WHAT TO WORK ON
Give the data again exactly, from its opening line through the line in which "const neckHem = 3.4;" appears.

RECORDED DATA
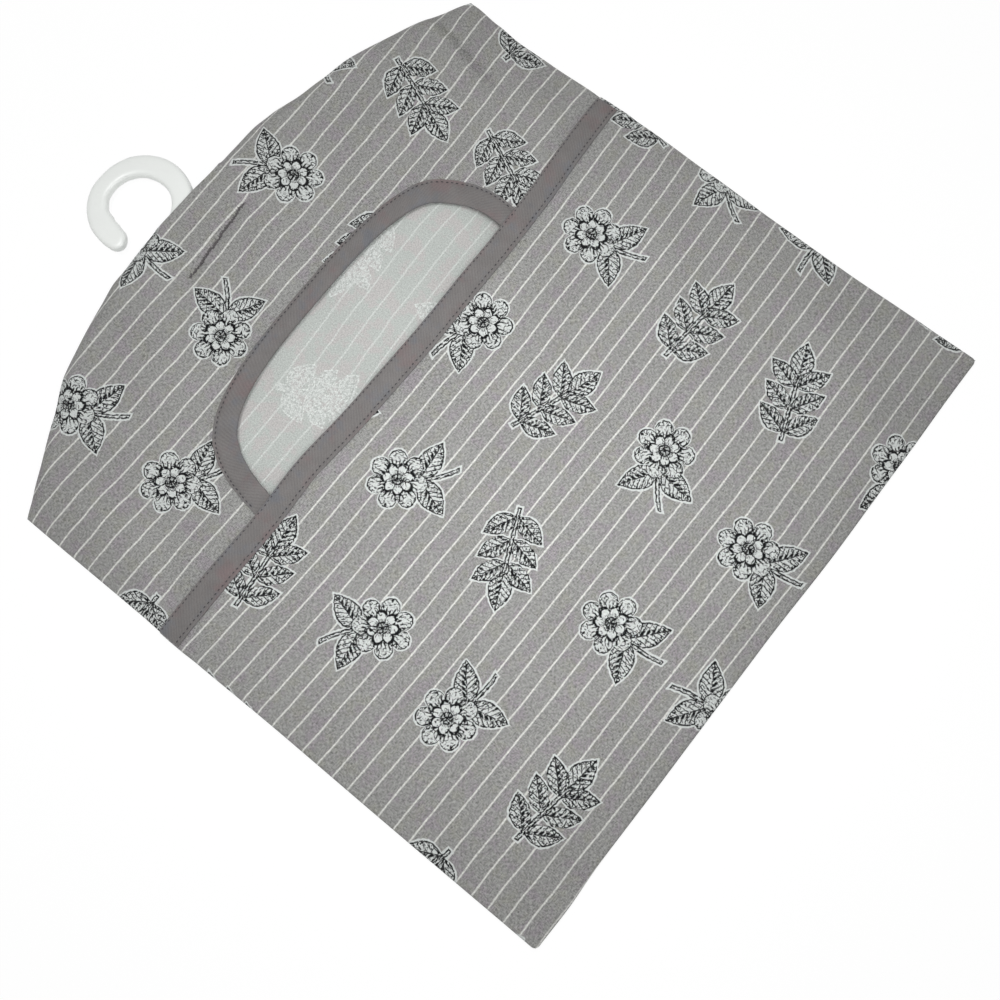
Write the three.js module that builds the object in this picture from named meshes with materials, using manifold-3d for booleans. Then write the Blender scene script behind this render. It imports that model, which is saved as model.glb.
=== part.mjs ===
// A fabric peg bag on its plastic hanger, lying on its back. Millimetres, +Z up.
// u runs across the bag to its right, v up it from its bottom edge, z from its back to its front.
// The finished group is moved so that its origin is under the middle of the whole object.
import * as THREE from 'three';
import { mergeVertices } from 'three/addons/utils/BufferGeometryUtils.js';
import Module from 'manifold-3d';

const wasm = await Module();
wasm.setup();

// Bag outline
const bagWidth = 350;
const sideHeight = 318.5;
const domeRise = 49;
const domePower = 2.4;
const cornerRadius = 3.5;

// Materials of the bag and the room between layers that touch
const canvas = 0.6;
const tape = 0.5;
const clearance = 0.3;

// Turned-in seam allowances
const allowanceWidth = 6;
const allowanceThickness = 1;
const neckGap = 46;
const neckFade = 17;
const neckHem = 3.4;

// Front band and the mouth above it
const yokeDepth = 90.5;
const bandWidth = 12;
const bandFade = 8;
const marginUnderBand = 10.5;
const mouthShift = -3.3;
const mouthHalfWidth = 87.5;
const mouthHeight = 45.2;
const mouthPower = 3.1;
const bindingWidth = 11.3;
const bindingSideWidth = 12.5;

// How the front swells over what lies inside
const ease = 1;
const sideRoll = 45;
const shoulderRoll = 14;
const shoulderDepth = 26;
const bottomRoll = 40;
const domeRoll = 9;

// Hanger: one moulding, a hook on two arms
const hangerThickness = 5.5;
const hangerEdgeRadius = 2;
const armSideRoom = 35;
const armDepth = 10;
const armEndDepth = 8;
const armEndDrop = 39.2;
const hookRise = 31.8;
const hookRadius = 22.3;
const hookWidth = 11.8;
const hookTipWidth = 10.6;
const hookTipAngle = THREE.MathUtils.degToRad(187);
const bendRadius = 10;
const neckFillet = 7;
const armRim = 2.6;
const armWeb = 1.8;
const ribWidth = 1.6;
const bayStart = 31;
const bayEnd = 10;
const baysPerArm = 4;

// Where the slack hanger lies in the bag, and how far it lifts when the bag hangs
const hangerShift = -19.3;
const hangerLift = 4.5;
const hangerRoom = 1.6;

// Row of stitches that keeps the hanger in the top of the bag
const tackLeft = -32.6;
const tackRight = 14.8;
const tackDropLeft = 10.5;
const tackDropRight = 6.7;
const tackDip = 2;
const tackDipReach = 4.5;
const tackThread = 0.9;
const tackSwing = 0.45;
const tackStitches = 18;

// Fineness of the curved surfaces
const acrossSteps = 32;
const domeSteps = 28;
const domeRows = 12;
const cornerSteps = 4;
const mouthSteps = 40;
const armSteps = 14;
const baySteps = 4;
const arcSteps = 6;
const hookSteps = 26;
const edgeSegments = 3;
const rollShares = [0, 0.07, 0.18, 0.33, 0.53, 0.76, 1];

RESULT
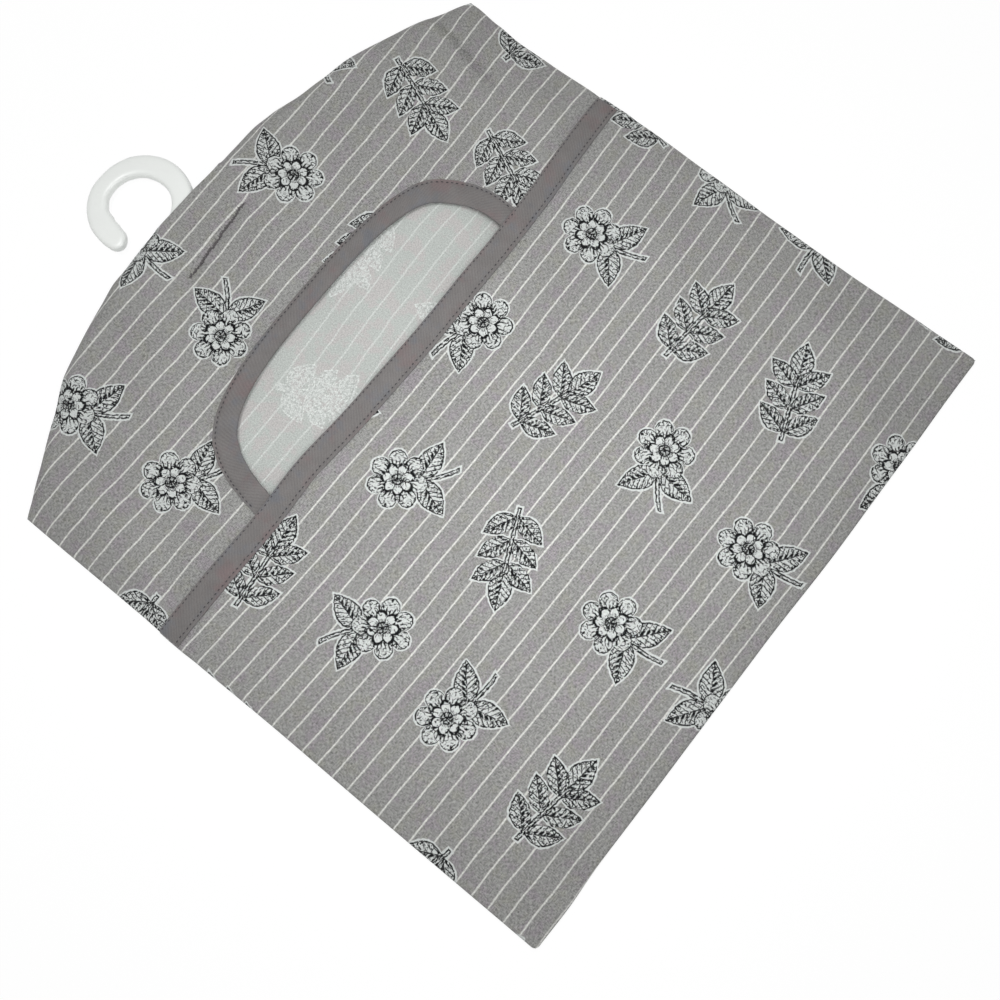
Write the three.js module that builds the object in this picture from named meshes with materials, using manifold-3d for booleans. Then write the Blender scene script behind this render. It imports that model, which is saved as model.glb.
=== part.mjs ===
// A fabric peg bag on its plastic hanger, lying on its back. Millimetres, +Z up.
// u runs across the bag to its right, v up it from its bottom edge, z from its back to its front.
// The finished group is moved so that its origin is under the middle of the whole object.
import * as THREE from 'three';
import { mergeVertices } from 'three/addons/utils/BufferGeometryUtils.js';
import Module from 'manifold-3d';

const wasm = await Module();
wasm.setup();

// Bag outline
const bagWidth = 350;
const sideHeight = 318.5;
const domeRise = 49;
const domePower = 2.4;
const cornerRadius = 3.5;

// Materials of the bag and the room between layers that touch
const canvas = 0.6;
const tape = 0.5;
const clearance = 0.3;

// Turned-in seam allowances
const allowanceWidth = 6;
const allowanceThickness = 1;
const neckGap = 46;
const neckFade = 17;
const neckHem = 3.4;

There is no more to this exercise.